Goucher counts notable alumni in law, business, journalism, academia, poetry, and government, including New York Times journalist Erica L. Green, conservative journalist Jonah Goldberg, former First Lady of Puerto Rico Lucé Vela, Judge Ellen Lipton Hollander of the District Court for the District of Maryland, poets Ellen Bass and Edgar Kunz, 27th Vice Commandant of the United States Coast Guard Sally Brice-O'Hara, former president of First Republic Bank Katherine August-DeWilde, and the third president of California State University, San Marcos, Karen S. Haynes.

History

Early in its history, Goucher played an important role nationally in providing women access to higher education.
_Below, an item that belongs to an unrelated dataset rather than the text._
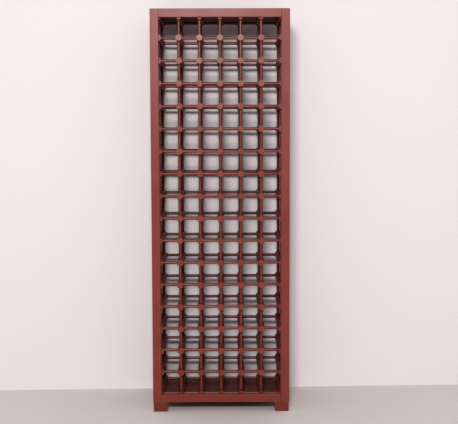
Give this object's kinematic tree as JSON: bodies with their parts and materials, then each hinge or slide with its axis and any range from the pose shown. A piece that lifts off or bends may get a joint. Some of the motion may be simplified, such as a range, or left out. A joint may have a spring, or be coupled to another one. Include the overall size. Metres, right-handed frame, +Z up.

Many ground-breaking women doctors, researchers, and scientists graduated from Goucher in the early 20th century, including Hattie Alexander, Florence B. Seibert, and Margaret Irving Handy. Judge Sarah T. Hughes of Texas, who was famously photographed administering the presidential oath of office to Lyndon B. Johnson aboard Air Force One, graduated from Goucher in 1917. A daughter of President Woodrow Wilson, Jessie Woodrow Wilson Sayre, also graduated Goucher and went on to play a significant role in the women's suffrage movement.

19th century

In 1881, the Baltimore Conference of the Methodist Episcopal Church passed a resolution to found a seminary. The proposal was met with some objection, with one member stating, "I would not give a fig for a weakling little thing of a seminary. We want such a school, so ample in its provisions, of such dignity in its buildings, so fully provided with the best apparatus, that it shall draw to itself the eyes of the community and that young people shall feel it an honor to be enrolled among its students." Minister and conference member John B. Van Meter asserted "that the Conference [should] make the foundation and endowment of a female college the single object of its organized effort."